We all think we're good to great guitar players, and we want to discuss things related to guitar and gear, just like a bunch of guitar wankers that we are.
The reason certain guitar players get talked about over and over is because there was a time when a ROCK band had a guitar player who was the prominent instrument and solo instrument.
So naturally if you're a guitar player you gravitate to those bands and players.
The 90's was more about the song, tune much more so than the guitar player.
There were still plenty of great guitar players in the 90's, but the style didn't call for the guitar being as predominant as it was in the 60's, 70's, and 80's.
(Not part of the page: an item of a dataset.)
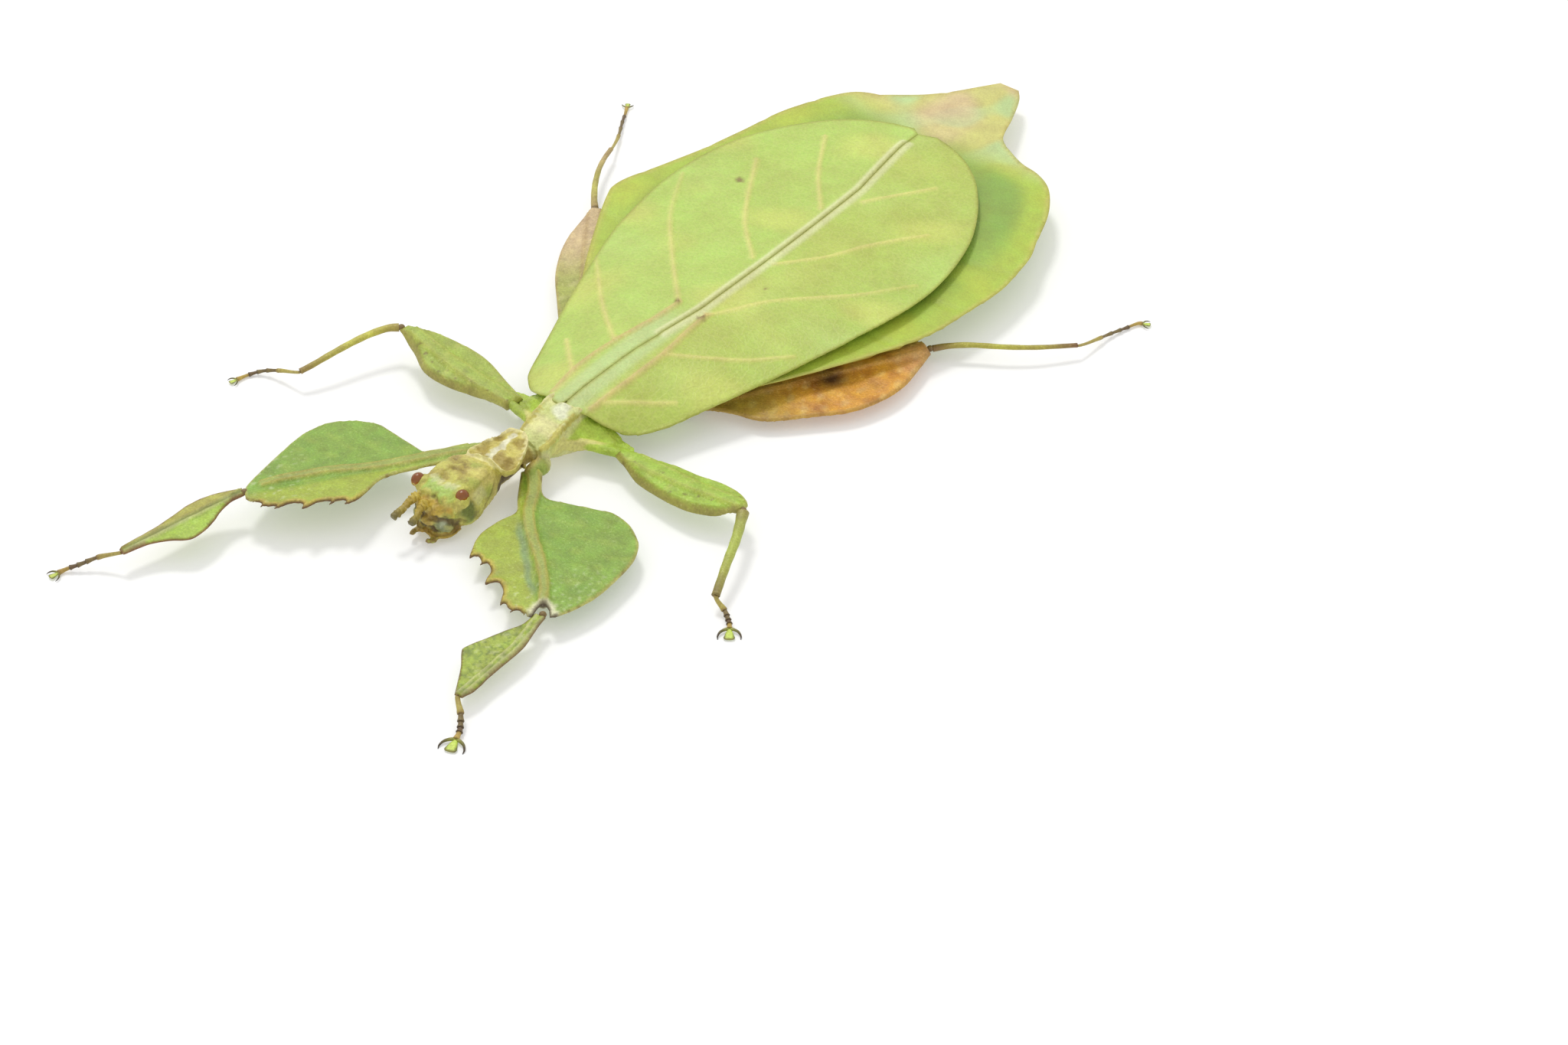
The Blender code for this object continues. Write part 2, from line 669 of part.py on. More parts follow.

Plus, you've got a lot of people stuck in those era's who think nothing good came after their favorite era, which is not true, but whatever, we all have out likes and dislikes.
Personally, I thought it was great when the cock rocker 80's hair pop rock scene was over. It became boring, trite, and overly repetitive, and repetitive, and repetitive. In the end there were bands like Firehouse, Slaughter, and Trixter. To me those were the bands that finally killed the scene.
They were an amalgam of all that was wrong and bad about the 80's.
Gun's and Rose's brought a sound that was the good part of the 80's mixed with some 70's hard rock, and imo paved the way for the rock scene that came in the 90's. They called it "Grunge", but that was typical media ignorance not knowing what to do with rock bands that didn't have overly teased and sprayed hair with all the make up. For pete's sake the media included Nirvana, Pearl Jam, Alice in Chains, and Sound Garden into the same "Grunge" category, and those bands are quite different from each other.
Nirvana sounded NOTHING like AIC. Sound Garden was like acid rock cranked up with some metal elements. AIC was the most metal of that "Grunge" label.
Pearl Jam started as a hard rock band, nothing metal about them.
It wasn't about the guitar player, it was more about the band.
Thayil wasn't a "guitar god" nor was Cornell. But they were great at creating guitar driven tunes, very creative, and very refreshing to hear something different compared to the contrived drivel coming from the soft aluminum "metal" bands of the late 80's.
Here's a partial list of great 90's hard rock bands:
Tool
Rage against the machine
Dream Theater
Red Hot Chili Peppers
Stone Temple Pilots
Foo Fighters
Smashing Pumpkins
Pantera
System Of A Down
Live
Dream Theater
Korn
All those bands had prominent guitar, but not all had the big "look at me" guitar solo.
I was born in '65 so I grew up hearing and loving guitar driven rock of the 60's, 70's, and 80's.
Grunge didn't kill rock or the guitar player. It was Rap. The younger people didn't want to listen to Dad's music, they wanted what was different, and Rap was their anti establishment "music" of choice, and it became HUGE when the majority white kids started buying the albums pretending they too could identify with "the streets" imagery of so called "gangsters".
Rap has become as contrived and generic as the "Metal" bands of the late 80's.
It too needs to end.
And that's how I feel about that.
Can't wait to get home to my guitar and gear so I can wank out some tunes.